3. Which coins were redesigned and what symbols did they feature?
Three denominations were chosen:
- Quarter: featured a colonial drummer symbolizing the citizen-soldier and revolutionary spirit.
- Half Dollar: depicted Independence Hall in Philadelphia, the site where the Declaration of Independence was adopted.
- One Dollar: showcased the Liberty Bell superimposed on the moon, linking 1776 to modern exploration.
Each carried the dual date “1776–1976,” connecting the Revolution to the Bicentennial moment.
4. Are Bicentennial coins valuable today?
Most circulated Bicentennial coins hold only face value, though uncirculated and proof versions — particularly silver-clad editions — command modest premiums among collectors. Value depends on condition, rarity of mint mark, and whether the coin is part of an original set. While they’re not rare in strict numismatic terms, their cultural and historical significance gives them enduring appeal as keepsakes and educational tools.

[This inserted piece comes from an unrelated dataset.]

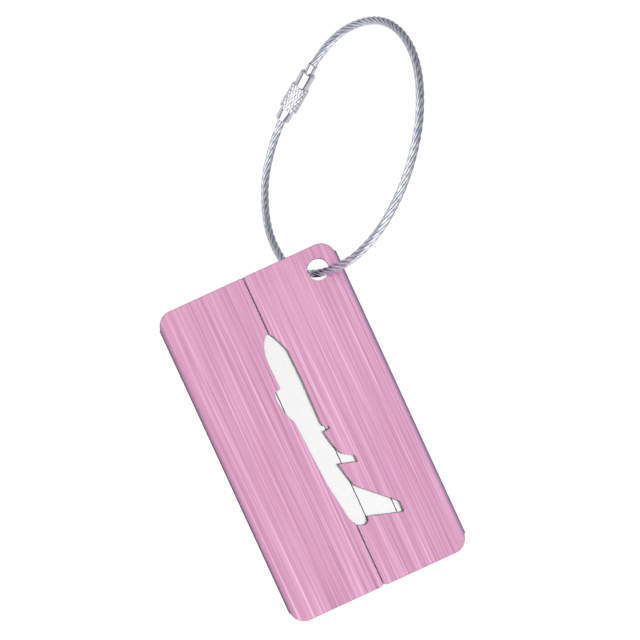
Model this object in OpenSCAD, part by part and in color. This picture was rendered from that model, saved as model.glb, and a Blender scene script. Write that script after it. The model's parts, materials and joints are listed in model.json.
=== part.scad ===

5. Why are the Bicentennial coins still discussed nearly fifty years later?
Because they captured a rare national moment of unity and optimism through accessible design. The coins remain tangible symbols of how a modern republic honors its founding ideals while inviting every citizen to participate in the commemoration. As one historian put it, “They are pocket-sized monuments — proof that national memory doesn’t always need marble; sometimes copper and nickel will do.”